I was chuffed to win the first Lady and first Newcomer awards. I was surprised at the amount of fast running involved but the climbs are short and sweet. It can’t have been too bad though as I’ve entered again this year.
Simon Booth – Winner 2000, 2002.
After not looking forward to the 2000 race I found I thoroughly enjoyed it and was very pleased to win. 2002 was very wet and windy with low cloud and it was the coldest I’ve ever felt in a fell race. In fact I almost dropped out at Hill Inn despite leading. Instead I put on full waterproof body cover, balaclava and gloves to the finish.
David Walker – Winner 2003.
The fulfillment of a childhood dream.
Tom Owens – Winner 2011
Winning the The Three Peaks means so much to me. I had to run the race of my life to overcome the opposition, but perhaps most of all at this race you need to overcome the conditions – the unpredictable wind, the changes in the terrain underfoot, the movement from essentially a fell race to a kind of trail transition, three times over! This is classic and has to be amongst the best races in the world!”

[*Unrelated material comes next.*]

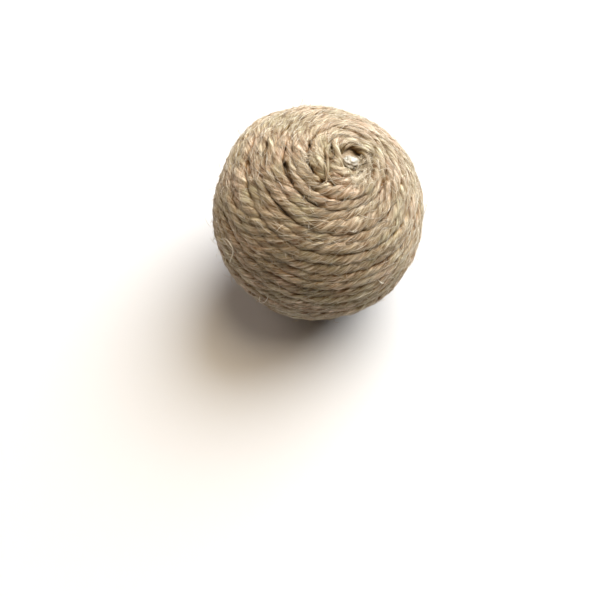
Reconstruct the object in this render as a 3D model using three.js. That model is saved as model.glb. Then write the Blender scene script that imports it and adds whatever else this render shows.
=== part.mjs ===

The comments of an anonymous runner who has run the race 14 times:
What brings me back to run this race each year? The nervous apprehension as the announcer counts down to start time. The spectators whose cheers can lift a weary and footsore runner through a bad patch. And of course the finish, with the field in sight from half a mile away and the tannoy announcing your arrival on the final run in. It is always a grand day out and it is in Yorkshire.